The church and the family (Part 6)

'Family Portrait' photo (c) 2009, Bill S - license: http://creativecommons.org/licenses/by-nd/2.0/This post marks another in a series of posts in response to the following statement at a church's website:

"We believe that the family is the first and most important institution that the Lord created. Moreover, following God the family should hold the highest priority."

In my first post of this series, I asked a series of questions regarding this statement. Since then, I have replied to one or two of those questions per post as I considered the relationship between the church and the family. In this post, I am responding to another question I asked regarding the statement above. The question is:

-- Does this mean the church is subservient to the family?

That seems to be the message from a particular segment of evangelicalism today. It may be an unintended message, but it appears to have that practical effect nonetheless. Ministries and churches identified with this movement seem to have concluded: The local church should be structured around the nuclear family with a focus on the perceived needs of families. At least some of them define the church as a "family of families."

This is another version of the consumer-oriented approach to church life, Michael Lawrence observed a few years ago. The Portland, Ore., pastor wrote about this approach: "To systematically and holistically define and organize the church around biological families is to put the church at the service of yet another customer and to insist that it provide what that customer needs. We've simply traded the individual religious consumer for a collective."

This is not, of course, how the New Testament portrays the church. We see no evidence in the gospels, Acts or the letters of the church existing for the family.

The church and the family are not foes. They are -- or can be -- partners. The church is not subservient to the family. The church is the one true family, one that will last forever by the unbreakable bond established by the cross-work of Jesus. The nuclear family has no such cord of everlasting existence. Death will break up the nuclear family. Neither death nor anything else will break up the family of God.

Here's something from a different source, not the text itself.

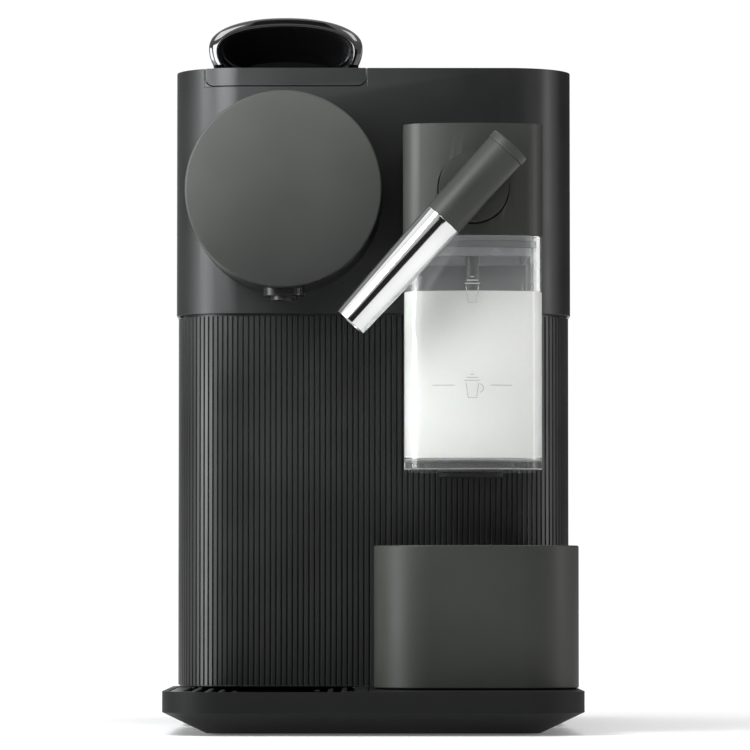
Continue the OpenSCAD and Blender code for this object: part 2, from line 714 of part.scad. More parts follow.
module water_hoses() {
    color("#dcdcd8") {
        pipe([[valve[0], valve[1] - 5, hose_z], [valve[0], 111, hose_z], [valve[0], 111, 100],
            [-45, 111, 100], [-45, 96, 100]], 3);
        pipe([[-45, 82, 100], [-45, 74, 100], [-57, 70, 80], [-57, 70, 44], [-48, 70, 44]], 3);
        pipe([[42, 70, 44], [56, 70, 44], [56, 75, 68], [44, 83, 68], [44, 83, 86]], 3);
        pipe([[44, 83, 195], [44, 83, 211], [44, 98, 211], [head_x, 98, 211], [head_x, 98, brew_z],
            [head_x, cage_y + cage_l + 2, brew_z]], 3);
    }
}

module steam_hose() {
    color("#dcdcd8") pipe([[44, 75, 183], [44, 56, 183],
        [jug_x, 40, steam_z], [jug_x, front_y + 2, steam_z]], 3);
}

// ---- buttons ----
module button(i) {
    p = button_at[i];
    color(black) translate([p[0], p[1], body_h - 6.2]) difference() {
        union() {
            cylinder(h = 6.7, r = button_r);
            translate([0, 0, 1]) cylinder(h = 1.6, r = button_r + 1.2);
        }
        translate([0, 0, -1]) difference() { cylinder(h = 5, r = button_r - 1.5); cylinder(h = 5, r = 2); }
    }
}
module button_espresso() { button(0); }
module button_lungo() { button(1); }
module button_milk() { button(2); }

// ---- milk jug and frother head ----
// outline of the jug and its lid, moved in by inset: bulging front, round corners of radius r
function jug_outline(inset, r) = let (h = jug_w / 2 - inset - r, t = atan(2 * jug_crown / h),
    w = h + r * sin(t), y0 = jug_y0 + inset, y1 = jug_y1 - inset, cy = y0 + jug_crown + r * cos(t)) concat(
    arc(jug_x - h, cy, r, 180, 270 - t, quarter),
    [for (i = [1:11]) let (u = i / 6 - 1) [jug_x + u * w, y0 + jug_crown * u * u]],
    arc(jug_x + h, cy, r, 270 + t, 360, quarter),
    arc(jug_x + h, y1 - r, r, 0, 90, quarter), arc(jug_x - h, y1 - r, r, 90, 180, quarter));

module milk_jug() {
    color("#c3c9cc", 0.35) difference() {
        slab(jug_outline(0.3, jug_r), jug_z0, jug_z1 - 0.2);
        slab(jug_outline(2.3, jug_r - 2), jug_z0 + 4, jug_z1 + 1);
    }
}

module jug_foot() {
    w = 12.1;
    color(black) slab(rrect(jug_x - w, jug_x + w, front_y - 30, front_y - 8, 5, 5), jug_z0 - 1.8, jug_z0);
}

module milk_lid() {
    w = jug_wall;
    color(grey) difference() {
        slab(jug_outline(0, jug_r), jug_z1, jug_z2);
        slab(jug_outline(w, jug_r - w), jug_z1 - 1, jug_z2 - w);
        rod_y(jug_x, hub_z, jug_y0 - 1, jug_y0 + w + 1, 5.1);
        rod_y(jug_x, hub_z, jug_y0 - 1, jug_y0 + 1.2, hub_r + 0.5);
        rod_y(jug_x, steam_z, jug_y1 - w - 1, jug_y1 + 1, 8.1);
        // slot of the latch
        block(jug_x0 - 1, jug_x0 + w + 1, jug_y1 - 24, jug_y1 - 9.1, 217, 223);
    }
}

module lid_base() {
    skirt = 7.7;
    color(grey) difference() {
        union() {
            slab(jug_outline(jug_wall + 0.1, 6.5), jug_z1, jug_z1 + 2.5);
            slab(jug_outline(4.4, 5), jug_z1 - skirt, jug_z1 + 1);
        }
        slab(jug_outline(6.2, 3.5), jug_z1 - skirt - 1, jug_z1);
        translate([jug_x, jug_y0 + 30, jug_z1 - 1]) cylinder(h = 5, r = 2.6);
    }
}

module lid_seal() {
    color(rubber) difference() {
        slab(jug_outline(2.4, 6.8), jug_z1 - 4.6, jug_z1 - 2.2);
        slab(jug_outline(4.4, 5), jug_z1 - 5, jug_z1 - 2);
    }
}

module froth_chamber() {
    color(black) difference() {
        union() {
            rod_y(jug_x, hub_z, jug_y0 + 12.4, jug_y1 - 22, 10);
            rod_y(jug_x, steam_z, jug_y1 - 24, jug_y1 - 0.4, 8);
            translate([jug_x, jug_y0 + 30, jug_z1 + 2.5]) cylinder(h = 8, r = 4);
        }
        rod_y(jug_x, steam_z, jug_y1 - 15, jug_y1, 5);
        rod_y(jug_x, hub_z, jug_y0 + 11, jug_y1 - 10, 2);
        translate([jug_x, jug_y0 + 30, jug_z1 + 1]) cylinder(h = 16, r = 2.6);
    }
}

module suction_tube() {
    color(white) difference() {
        translate([jug_x, jug_y0 + 30, jug_z0 + 7]) cylinder(h = jug_z1 - jug_z0, r = 2.5);
        translate([jug_x, jug_y0 + 30, jug_z0 + 6]) cylinder(h = jug_z1 - jug_z0 + 2, r = 1.6);
    }
}

module lid_latch() {
    color(black) {
        block(jug_x0 + 0.5, jug_x0 + 4, jug_y1 - 23.7, jug_y1 - 9.4, 217.3, 222.7);
        block(jug_x0 + jug_wall + 0.2, jug_x0 + 5, jug_y1 - 26, jug_y1 - 9.4, 216, 224);
    }
}

module at_spout() { translate([jug_x, spout_y, hub_z]) rotate([0, spout_lean, 0]) children(); }

module spout_body() {
    color(grey) {
        difference() {
            union() {
                rod_y(jug_x, hub_z, spout_y + 3, jug_y0 + 0.9, hub_r);
                rod_y(jug_x, hub_z, jug_y0 - 1, jug_y0 + 11.5, 5);
                at_spout() translate([0, 0, -17.2]) cylinder(h = 34, r = spout_r);
            }
            rod_y(jug_x, hub_z, spout_y, jug_y0 + 12, 2);
            at_spout() translate([0, 0, -18]) cylinder(h = 18, r = 3);
        }
    }
}

module spout_cap() {
    color(grey) at_spout() translate([0, 0, 16.8]) cylinder(h = 3.5, r = spout_r + 0.3);
}

module spout_sleeve() {
    color(steel) at_spout() translate([0, 0, -17.2 - sleeve_l]) difference() {
        cylinder(h = sleeve_l, r1 = 6.35, r2 = spout_r);
        translate([0, 0, -1]) cylinder(h = sleeve_l + 2, r = 5.2);
    }
}

module spout_liner() {
    color(black) at_spout() translate([0, 0, -16.4 - sleeve_l]) difference() {
        cylinder(h = sleeve_l - 0.8, r = 5.1);
        translate([0, 0, -1]) cylinder(h = sleeve_l + 2, r = 3.4);
    }
}

// ---- drip tray, grid and capsule bin ----
function tray_outline(inset) = rrect(-side + inset, side - inset,
    tray_y + inset, front_y - 1.2 - min(inset, 3), 22 - min(inset, 14), 3);

module drip_tray() {
    low = 0.6;
    chamfer_z = 8.4;
    color(dark) difference() {
        union() {
            slab(tray_outline(0), chamfer_z, tray_h);
            hull() {
                slab(tray_outline(16), low, low + 0.1);
                slab(tray_outline(0), chamfer_z - 0.1, chamfer_z + 0.1);
            }
            block(-40, 40, front_y - 5, front_y + 30, 5, 9.2);
        }
        // basin under the grid
        slab(rrect(-58, -3, tray_y + 18, front_y - 6, 8, 3), low + 2, tray_h);
        slab(rrect(-73.5, -3, tray_y + 3.5, front_y - 6, 18, 3), 9.5, tray_h + 1);
        // ledge of the grid
        slab(rrect(-74.8, -1.6, tray_y + 2.2, front_y - 4.7, 19, 4), tray_h - 2.6, tray_h + 1);
    }
}

module drip_grid() {
    n = 13;                        // slots
    x0 = -74.5;
    x1 = -1.9;
    step = (x1 - x0 - 13) / (n - 1);
    color(black) difference() {
        slab(rrect(x0, x1, tray_y + 2.5, front_y - 5, 18.7, 3.7), tray_h - 2.5, tray_h - 0.1);
        for (i = [0:n - 1]) let (x = x0 + 6.5 + i * step, m = (i == 0 || i == n - 1) ? 14 : 0)
            block(x - 1.5, x + 1.5, tray_y + 9 + m, front_y - 11 - m / 3, tray_h - 4, tray_h + 1);
    }
}

module capsule_bin() {
    w = bin_wall;
    y1 = front_y - 1.2;
    bz = bin_z0 + bin_back[3];
    color(grey) difference() {
        union() {
            slab(rrect(bin_x0, bin_x1, bin_y0, y1, 21, 4), bin_z0, bin_z0 + bin_h);
            block(bin_back[0], bin_back[1], y1 - 6, bin_back[2], bin_z0, bz);
        }
        slab(rrect(bin_x0 + w, bin_x1 - w, bin_y0 + w, y1 - w, 18.8, 2), bin_z0 + w, bin_z0 + bin_h + 1);
        block(bin_back[0] + w, bin_back[1] - w, y1 - 7, bin_back[2] - w, bin_z0 + w, bz + 1);
    }
}

// ---- water tank ----
module water_tank() {
    w = tank_wall;
    color("#9fb4bd", 0.5) difference() {
        slab(rrect(-side + 1, side - 1, tank_y0, tank_y1, 5, 24), tank_z0, tank_top);
        slab(rrect(-side + 1 + w, side - 1 - w, tank_y0 + w, tank_y1 - w, 3, 21.5),
            tank_z0 + 3, tank_top + 1);
        translate([valve[0], valve[1], tank_z0 - 1]) cylinder(h = 6, r = 5.1);
    }
}

module tank_valve() {
    color(black) translate([valve[0], valve[1], 0]) difference() {
        union() {
            translate([0, 0, 11]) cylinder(h = tank_z0 - 6, r = 5);
            translate([0, 0, tank_z0 + 3]) cylinder(h = 3, r = 8);
        }
        translate([0, 0, 10]) cylinder(h = 30, r = 2);
    }
}

module tank_lid() {
    t = 3;
    color(dark) difference() {
        union() {
            slab(rrect(-side + 1, side - 1, tank_y0, tank_y1, 5, 24), tank_top + 0.3, tank_top + 0.3 + t);
            slab(rrect(-side + 5, side - 5, tank_y0 + 4, tank_y1 - 8, 3, 17), tank_top - 2.5, tank_top + 0.5);
        }
        slab(rrect(-side + 7, side - 7, tank_y0 + 6, tank_y1 - 10, 2, 15), tank_top - 3.5, tank_top);
    }
}

rubber_feet();
base_chassis();
lower_housing();
upper_housing();
top_panel();
rear_cover();
casing_screws();
cord_gland();
coffee_head();
head_disc();
coffee_outlet();
outlet_nozzle();
coffee_channel();
steam_connector();
jug_rest();
brew_frame();
capsule_cage();
capsule_chute();
internal_frame();
thermoblock();
steam_valve();
pump();
pump_mounts();
flow_meter();
control_board();
button_board();
tank_valve_seat();
water_hoses();
steam_hose();
lever_plate();
lever_handle();
lever_axle();
lever_cams();
brew_carriage();
piercing_plate();
carriage_pins();
button_espresso();
button_lungo();
button_milk();
milk_jug();
jug_foot();
milk_lid();
lid_base();
lid_seal();
froth_chamber();
suction_tube();
lid_latch();
spout_body();
spout_cap();
spout_sleeve();
spout_liner();
drip_tray();
drip_grid();
capsule_bin();
water_tank();
tank_valve();
tank_lid();
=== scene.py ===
import bpy, bmesh, json, math
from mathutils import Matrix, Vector


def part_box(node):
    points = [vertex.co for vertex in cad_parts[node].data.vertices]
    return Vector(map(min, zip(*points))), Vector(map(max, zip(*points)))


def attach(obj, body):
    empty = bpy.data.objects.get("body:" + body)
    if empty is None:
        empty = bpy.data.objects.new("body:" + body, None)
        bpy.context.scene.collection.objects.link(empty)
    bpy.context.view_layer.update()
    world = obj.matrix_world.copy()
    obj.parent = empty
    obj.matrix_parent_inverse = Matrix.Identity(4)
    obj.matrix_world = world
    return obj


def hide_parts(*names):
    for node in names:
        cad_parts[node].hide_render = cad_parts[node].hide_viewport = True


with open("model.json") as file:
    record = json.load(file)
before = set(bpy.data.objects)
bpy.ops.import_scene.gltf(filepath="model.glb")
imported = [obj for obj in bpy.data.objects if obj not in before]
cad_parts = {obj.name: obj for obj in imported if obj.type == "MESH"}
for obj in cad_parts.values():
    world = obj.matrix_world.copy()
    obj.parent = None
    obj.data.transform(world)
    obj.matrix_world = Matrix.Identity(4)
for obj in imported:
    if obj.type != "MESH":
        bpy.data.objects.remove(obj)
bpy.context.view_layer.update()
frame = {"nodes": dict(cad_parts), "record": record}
MM = 0.001
CASING_CORNER = 25 * MM    # radius of the upright front edges of the casing
CROWN = 2.6 * MM           # how far the jug's front bows forward
JUG_WALL = 2.0 * MM

# ---- camera ----
cam = bpy.data.objects.new("Camera", bpy.data.cameras.new("Camera"))
bpy.context.collection.objects.link(cam)
cam.location = (0.0006, -2.007, 0.051)
cam.rotation_euler = (math.radians(92.46), 0, 0)
cam.data.lens = 245.5
cam.data.sensor_width = 36
bpy.context.scene.camera = cam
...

To elevate the nuclear family above the family of God is a disservice to both, especially to the only family created by the life, death and resurrection of God the Son. The nuclear family -- especially marriage -- is a picture of the ultimate marriage and family established by Christ. The nuclear family is not the ultimate institution before which the church of Jesus is to bow in subservience.

2 comments:

  1. Just read all your posts on this topic. They are well written and give some good food for thought. It is a shame that edifying the saints is a lost part of many churches today. Stay true to your first love and keep writing.

    ReplyDelete
    Replies
    1. Thank you for your gracious and kind encouragement.